In a conversation with a CIO about mitigating IT project failures, I commented that leadership can often be the required antidote in certain change programmes. I was referring to the ability to connect and communicate with stakeholders and motivate staff in particular. It's often referred to with some squeamishness by those in our industry - usually air-parenthesis - as the soft stuff.

He responded with a comment on process - that strong programme governance was all that was required.

The engineering and process-focus DNA of the IT specialist is key to what makes a great IT worker/manager. Applying process is a necessary response as much of what is required is mitigation of risk for consistency of service.
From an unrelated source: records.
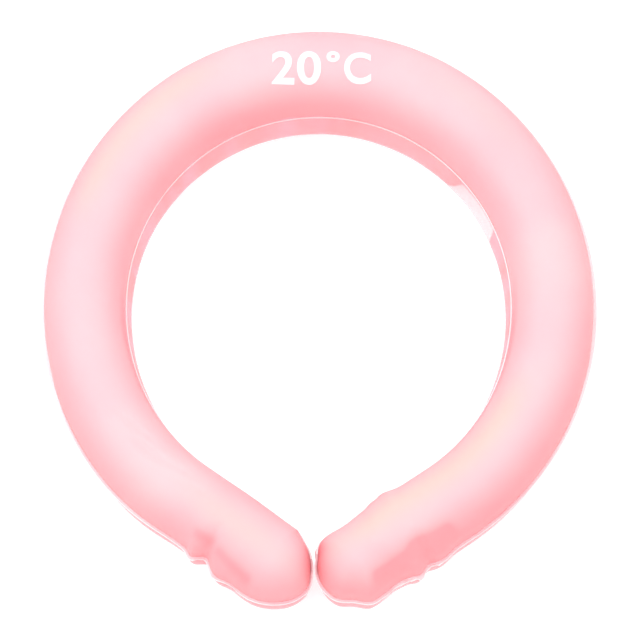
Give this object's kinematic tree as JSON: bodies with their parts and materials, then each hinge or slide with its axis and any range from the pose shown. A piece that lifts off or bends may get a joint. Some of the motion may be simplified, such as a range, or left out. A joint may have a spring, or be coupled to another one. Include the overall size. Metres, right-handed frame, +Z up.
{
  "type": "cooling neck ring",
  "caption": "Open ring of soft translucent film filled with cooling gel, worn round the neck, with blunt ends that nearly meet in front.",
  "frame": {"origin": "middle of the ring's bounding box, on the surface that it lies on", "axes": "+Z up through the ring's opening, +Y towards the nape, +X to the right of the closed back seen from the open ends"},
  "size_m": [0.1802, 0.197, 0.029],
  "materials": {
    "film": "clear soft film with a faint pink tint, satin to glossy",
    "core": "pastel pink waxy filling, smooth and slightly translucent",
    "print": "thin white screen print"
  },
  "bodies": {
    "root": {"upper_film": "film", "lower_film": "film", "cooling_core": "core"}
  },
  "joints": []
}
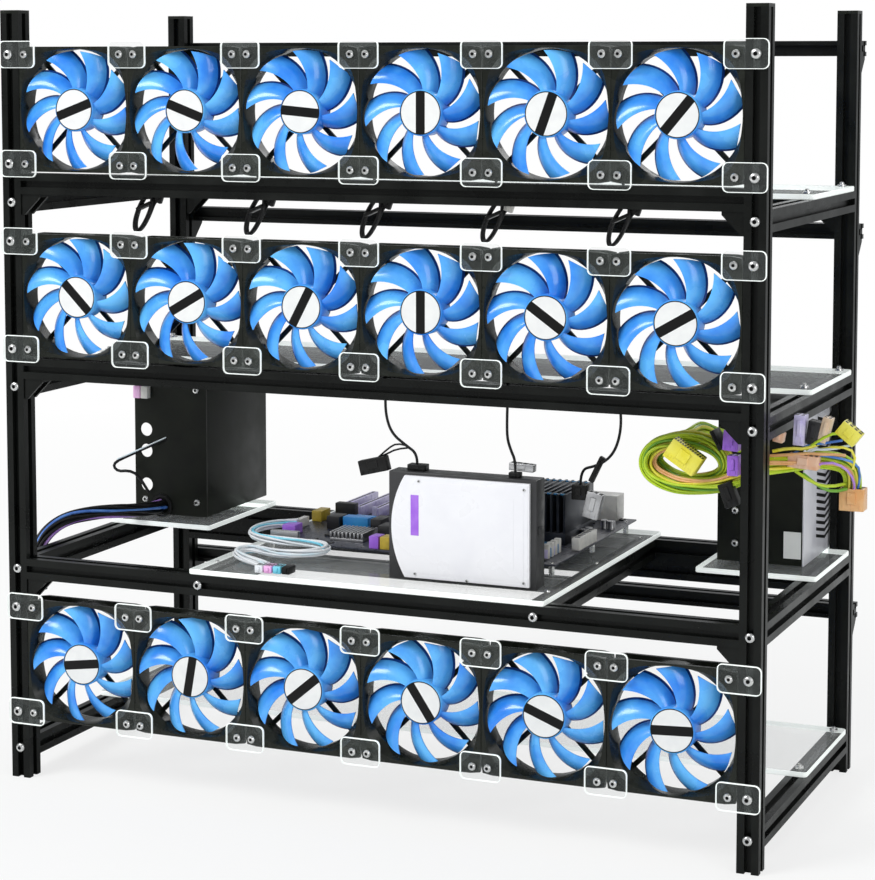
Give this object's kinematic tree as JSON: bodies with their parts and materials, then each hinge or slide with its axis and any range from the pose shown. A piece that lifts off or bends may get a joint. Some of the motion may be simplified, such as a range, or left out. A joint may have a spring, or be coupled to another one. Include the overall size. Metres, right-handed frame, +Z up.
{
  "type": "mining rig frame",
  "caption": "Open slotted-aluminium rig frame with fan rows, clear shelves, board tray, two power supplies, main board and disk.",
  "frame": {"origin": "on the floor, under the middle of the frame and its equipment", "axes": "+X to the right seen from the fan side, +Y to the back, +Z up"},
  "size_m": [0.859, 0.3806, 0.755],
  "materials": {
    "black_anodised": "satin black anodised",
    "black_plastic": "moulded black",
    "blue_plastic": "glossy azure",
    "clear_acrylic": "polished clear",
    "bright_steel": "zinc plated",
    "circuit_board": "dark solder mask",
    "slot_plastic": "pale lavender",
    "socket_plastic": "moulded",
    "cooler_metal": "black anodised fins",
    "disk_casting": "dark casting",
    "disk_cover_metal": "bright satin",
    "supply_paint": "matt black powder coat",
    "vent_panel": "satin",
    "lead_rubber": "matt black",
    "cable_yellow": "yellow and green insulation",
    "plug_plastic": "moulded"
  },
  "bodies": {
    "frame": {"post_front_left": "black_anodised", "post_front_right": "black_anodised", "post_rear_left": "black_anodised", "post_rear_right": "black_anodised", "front_beams": "black_anodised", "rear_beams": "black_anodised", "side_beams": "black_anodised", "tray_beams": "black_anodised", "gpu_rails": "black_anodised", "corner_brackets": "black_anodised", "post_caps": "black_plastic", "fan_frames_top": "black_plastic", "fan_frames_middle": "black_plastic", "fan_frames_bottom": "black_plastic", "clear_shelves": "clear_acrylic", "board_tray": "clear_acrylic", "link_plates": "clear_acrylic", "frame_bolts": "bright_steel", "board_standoffs": "bright_steel", "main_board": "circuit_board", "board_slots": "slot_plastic", "board_sockets": "socket_plastic", "board_cooler": "cooler_metal", "disk_body": "disk_casting", "disk_cover": "disk_cover_metal", "left_supply": "supply_paint", "left_supply_plate": "supply_paint", "right_supply": "supply_paint", "right_supply_panel": "vent_panel", "lead_hank_1": "lead_rubber", "lead_hank_2": "lead_rubber", "lead_hank_3": "lead_rubber", "lead_hank_4": "lead_rubber", "lead_hank_5": "lead_rubber", "lead_left": "lead_rubber", "lead_middle": "lead_rubber", "lead_right": "lead_rubber", "input_cable": "lead_rubber", "supply_cable_stem": "cable_yellow", "supply_cable_run": "cable_yellow", "supply_cable_coil": "cable_yellow", "cable_plugs": "plug_plastic"},
    "fan_top_1": {"fan_rotor_top_1": "blue_plastic"},
    "fan_top_2": {"fan_rotor_top_2": "blue_plastic"},
    "fan_top_3": {"fan_rotor_top_3": "blue_plastic"},
    "fan_top_4": {"fan_rotor_top_4": "blue_plastic"},
    "fan_top_5": {"fan_rotor_top_5": "blue_plastic"},
    "fan_top_6": {"fan_rotor_top_6": "blue_plastic"},
    "fan_middle_1": {"fan_rotor_middle_1": "blue_plastic"},
    "fan_middle_2": {"fan_rotor_middle_2": "blue_plastic"},
    "fan_middle_3": {"fan_rotor_middle_3": "blue_plastic"},
    "fan_middle_4": {"fan_rotor_middle_4": "blue_plastic"},
    "fan_middle_5": {"fan_rotor_middle_5": "blue_plastic"},
    "fan_middle_6": {"fan_rotor_middle_6": "blue_plastic"},
    "fan_bottom_1": {"fan_rotor_bottom_1": "blue_plastic"},
    "fan_bottom_2": {"fan_rotor_bottom_2": "blue_plastic"},
    "fan_bottom_3": {"fan_rotor_bottom_3": "blue_plastic"},
    "fan_bottom_4": {"fan_rotor_bottom_4": "blue_plastic"},
    "fan_bottom_5": {"fan_rotor_bottom_5": "blue_plastic"},
    "fan_bottom_6": {"fan_rotor_bottom_6": "blue_plastic"}
  },
  "joints": [
    {"name": "fan_top_1_spin", "type": "hinge", "parent": "frame", "child": "fan_top_1", "pos_m": [-0.3, -0.1734, 0.66], "axis": [0, 1, 0], "continuous": true},
    {"name": "fan_top_2_spin", "type": "hinge", "parent": "frame", "child": "fan_top_2", "pos_m": [-0.18, -0.1734, 0.66], "axis": [0, 1, 0], "continuous": true},
    {"name": "fan_top_3_spin", "type": "hinge", "parent": "frame", "child": "fan_top_3", "pos_m": [-0.06, -0.1734, 0.66], "axis": [0, 1, 0], "continuous": true},
    {"name": "fan_top_4_spin", "type": "hinge", "parent": "frame", "child": "fan_top_4", "pos_m": [0.06, -0.1734, 0.66], "axis": [0, 1, 0], "continuous": true},
    {"name": "fan_top_5_spin", "type": "hinge", "parent": "frame", "child": "fan_top_5", "pos_m": [0.18, -0.1734, 0.66], "axis": [0, 1, 0], "continuous": true},
    {"name": "fan_top_6_spin", "type": "hinge", "parent": "frame", "child": "fan_top_6", "pos_m": [0.3, -0.1734, 0.66], "axis": [0, 1, 0], "continuous": true},
    {"name": "fan_middle_1_spin", "type": "hinge", "parent": "frame", "child": "fan_middle_1", "pos_m": [-0.3, -0.1734, 0.48], "axis": [0, 1, 0], "continuous": true},
    {"name": "fan_middle_2_spin", "type": "hinge", "parent": "frame", "child": "fan_middle_2", "pos_m": [-0.18, -0.1734, 0.48], "axis": [0, 1, 0], "continuous": true},
    {"name": "fan_middle_3_spin", "type": "hinge", "parent": "frame", "child": "fan_middle_3", "pos_m": [-0.06, -0.1734, 0.48], "axis": [0, 1, 0], "continuous": true},
    {"name": "fan_middle_4_spin", "type": "hinge", "parent": "frame", "child": "fan_middle_4", "pos_m": [0.06, -0.1734, 0.48], "axis": [0, 1, 0], "continuous": true},
    {"name": "fan_middle_5_spin", "type": "hinge", "parent": "frame", "child": "fan_middle_5", "pos_m": [0.18, -0.1734, 0.48], "axis": [0, 1, 0], "continuous": true},
    {"name": "fan_middle_6_spin", "type": "hinge", "parent": "frame", "child": "fan_middle_6", "pos_m": [0.3, -0.1734, 0.48], "axis": [0, 1, 0], "continuous": true},
    {"name": "fan_bottom_1_spin", "type": "hinge", "parent": "frame", "child": "fan_bottom_1", "pos_m": [-0.3, -0.1734, 0.12], "axis": [0, 1, 0], "continuous": true},
    {"name": "fan_bottom_2_spin", "type": "hinge", "parent": "frame", "child": "fan_bottom_2", "pos_m": [-0.18, -0.1734, 0.12], "axis": [0, 1, 0], "continuous": true},
    {"name": "fan_bottom_3_spin", "type": "hinge", "parent": "frame", "child": "fan_bottom_3", "pos_m": [-0.06, -0.1734, 0.12], "axis": [0, 1, 0], "continuous": true},
    {"name": "fan_bottom_4_spin", "type": "hinge", "parent": "frame", "child": "fan_bottom_4", "pos_m": [0.06, -0.1734, 0.12], "axis": [0, 1, 0], "continuous": true},
    {"name": "fan_bottom_5_spin", "type": "hinge", "parent": "frame", "child": "fan_bottom_5", "pos_m": [0.18, -0.1734, 0.12], "axis": [0, 1, 0], "continuous": true},
    {"name": "fan_bottom_6_spin", "type": "hinge", "parent": "frame", "child": "fan_bottom_6", "pos_m": [0.3, -0.1734, 0.12], "axis": [0, 1, 0], "continuous": true}
  ]
}
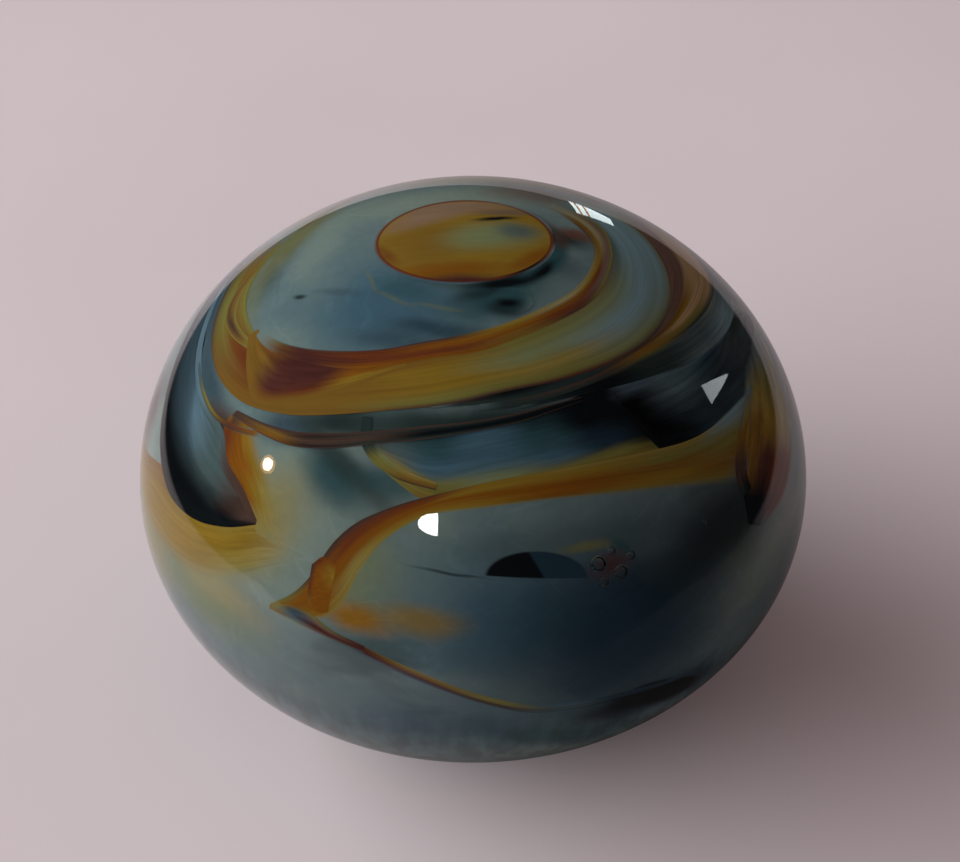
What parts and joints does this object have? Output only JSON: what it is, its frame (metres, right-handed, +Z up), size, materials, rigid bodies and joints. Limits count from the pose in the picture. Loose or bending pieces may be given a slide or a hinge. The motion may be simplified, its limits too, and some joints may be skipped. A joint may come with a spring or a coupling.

While the CIO has to have a good knowledge and respect for process, this cannot be the only lens/perspective from which they operate.

In moving from technical roles into management, competencies for the job change. Management roles require high levels of emotional competencies – the self-confidence and drive to meet challenges, the ability to lead teams effectively, to influence people and to understand group dynamics.

In addition to the business and technical expertise, these 'soft skills' are what make for a great CIO.

IQ becomes increasingly less important as you rise within the organisation. It's not that IQ is not important – it's a threshold competency to get the job. It's emotional intelligence (EQ) that is the key determining factor of successful leadership. Several research studies show that EQ is about four times more important than IQ in determining professional success, according to Maureen Gaffney's book Flourishing.

Intriguingly, some companies have this built in to the talent management process. John McKay, CEO of Whole Foods notes that when promoting people into leadership positions, it is their EQ score that plays a primary role in the final decision.

The lack of great leadership shows up in engagement levels at work – and we have alarming levels of disengaged staff. Gallup's annual survey on employee engagement reports only 13% of Western European are engaged at work. That is a truly appalling statistic.

Fellow blogger Jerry Fishenden makes a case for the benefit of a good CIO.

I would add to that that a great CIO will bring the organisation an ability to engage staff and stakeholders in a way that extends beyond what is possible with rigorous governance and process alone.

If as a CIO, you are looking to move from good to great, take a moment to reflect on your soft skills. Think back to the feedback in the last 360 review process. The good review processes will provide much insight into your blind spots. Quiz colleagues and friends that you trust will give you an honest opinion.

There is not doubt that the CIO role is evolving. There's much written about the end of the CIO as the CMO takes over or the threat of digitisation to the relevance of the CIO. It's a ridiculous conversation. The death of the CIO is greatly exaggerated. The evolution of the role is not.

The evolution of the CIO - already underway as shown by the CIO 100 - is to be great leader in the organisation. The move from manager of risk to leader of people and strategy offers both a compelling career path and valuable new voice to the senior organization leadership team for many companies.